Pub Date: Nov. 3rd, 2015
ISBN: 978-1-63450-183-5
Publisher: Sky Pony Press

When you are a (nearly) teenage aspiring actress, sometimes it feels like "all the world's a stage," but Beth Sondquist's favorite stage is about to be repossessed.

For 12 1/2–year-old Beth, acting at Oakfield Children's Theater is her entire life. Though primarily cast in small roles, she dreams of someday playing Shakespeare's most famous teen heroine: Juliet. But after eavesdropping on a conversation with the theater's new owner, Beth learns that the 50-year-old children's theater is to be converted into an adult performance space. To save her stage, Beth must help prove that children's theater is more than mere playtime. For Wetzel, the theater serves as both muse and pulpit from which she fights the notion that children (and their theatrical pursuits) are less serious than grown-ups.

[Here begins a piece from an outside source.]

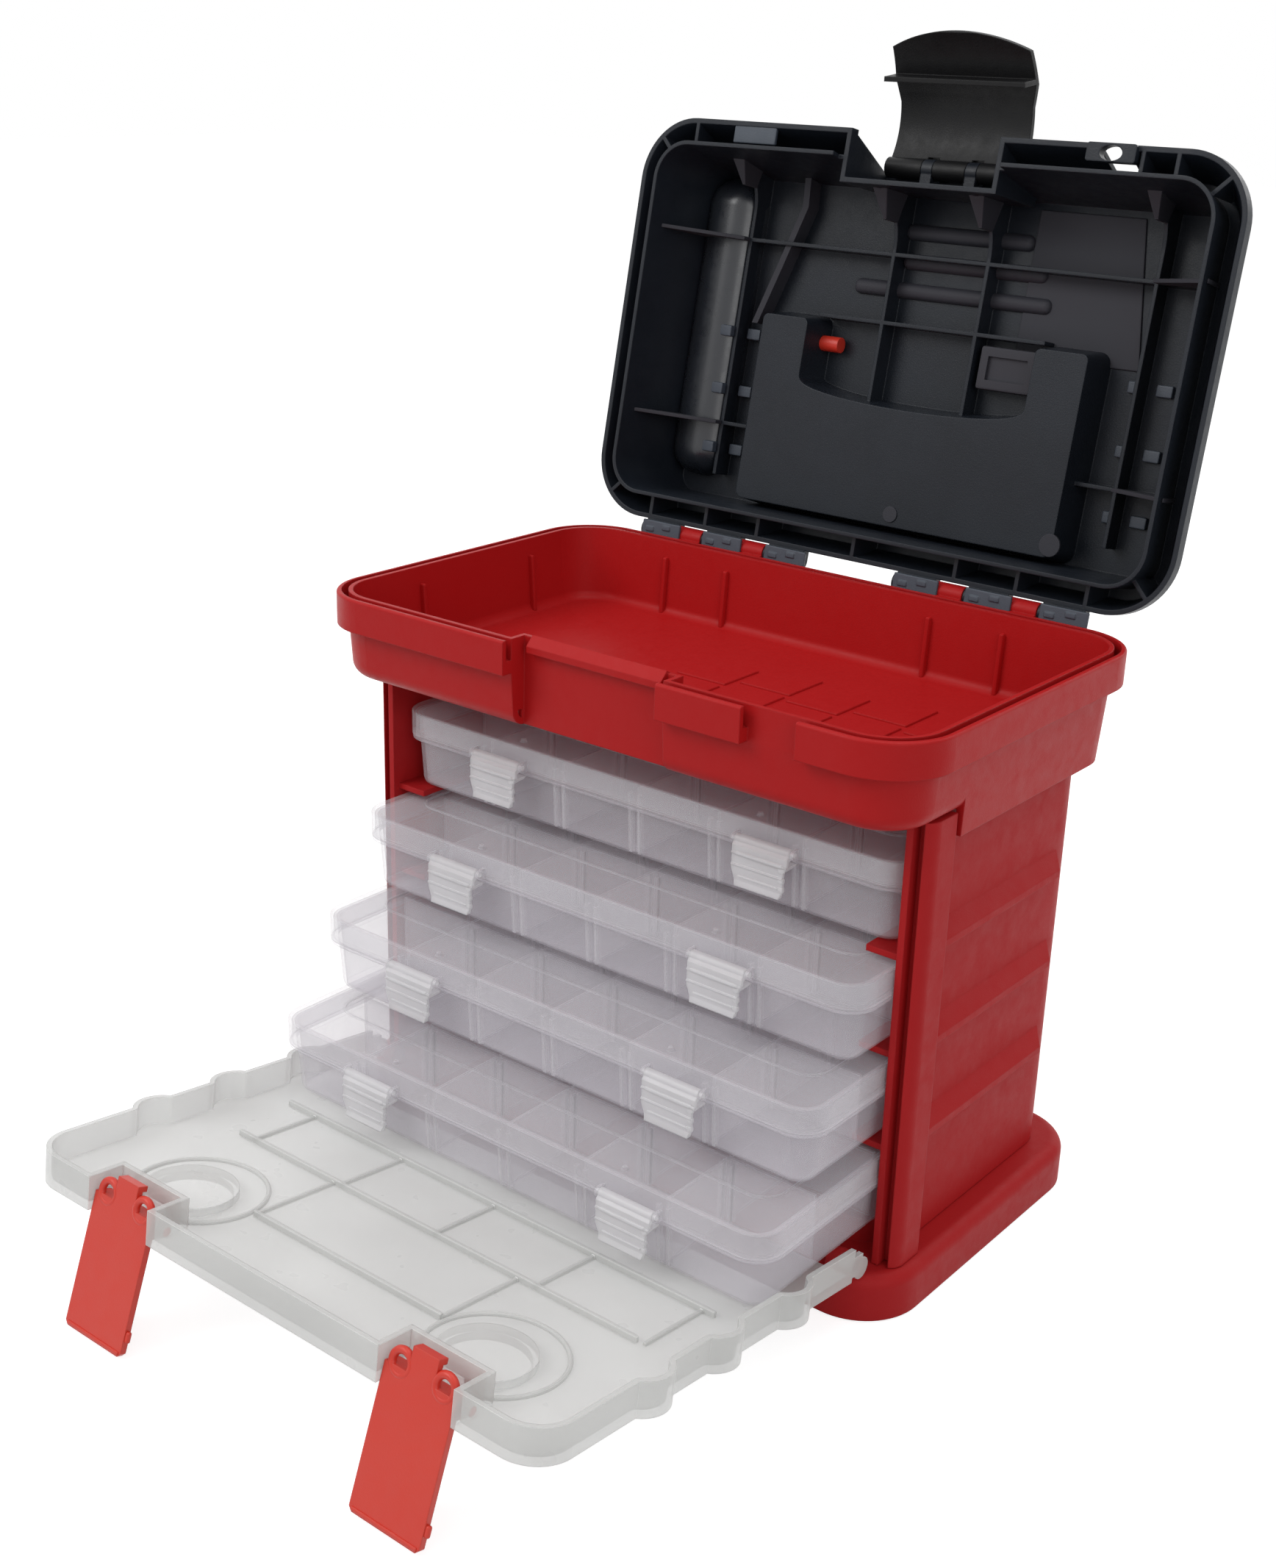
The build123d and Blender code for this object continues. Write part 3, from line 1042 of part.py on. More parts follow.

Although some characters fit into conventional types, the novel effectively captures the cadence and essence of preteen-speak and the intense, hyperbolic feeling of life onstage, when flubbing a line or missing an entrance is as catastrophic as being grounded. While Beth's zeal for theater rings true, however, at times her incessant demonstration of theater knowledge feels less organic than it should. Beth's adventures drive the narrative, but often she is upstaged by theater itself, which feels like the real star of the show.

An earnest and creditable effort that will resonate with thespians both young and old.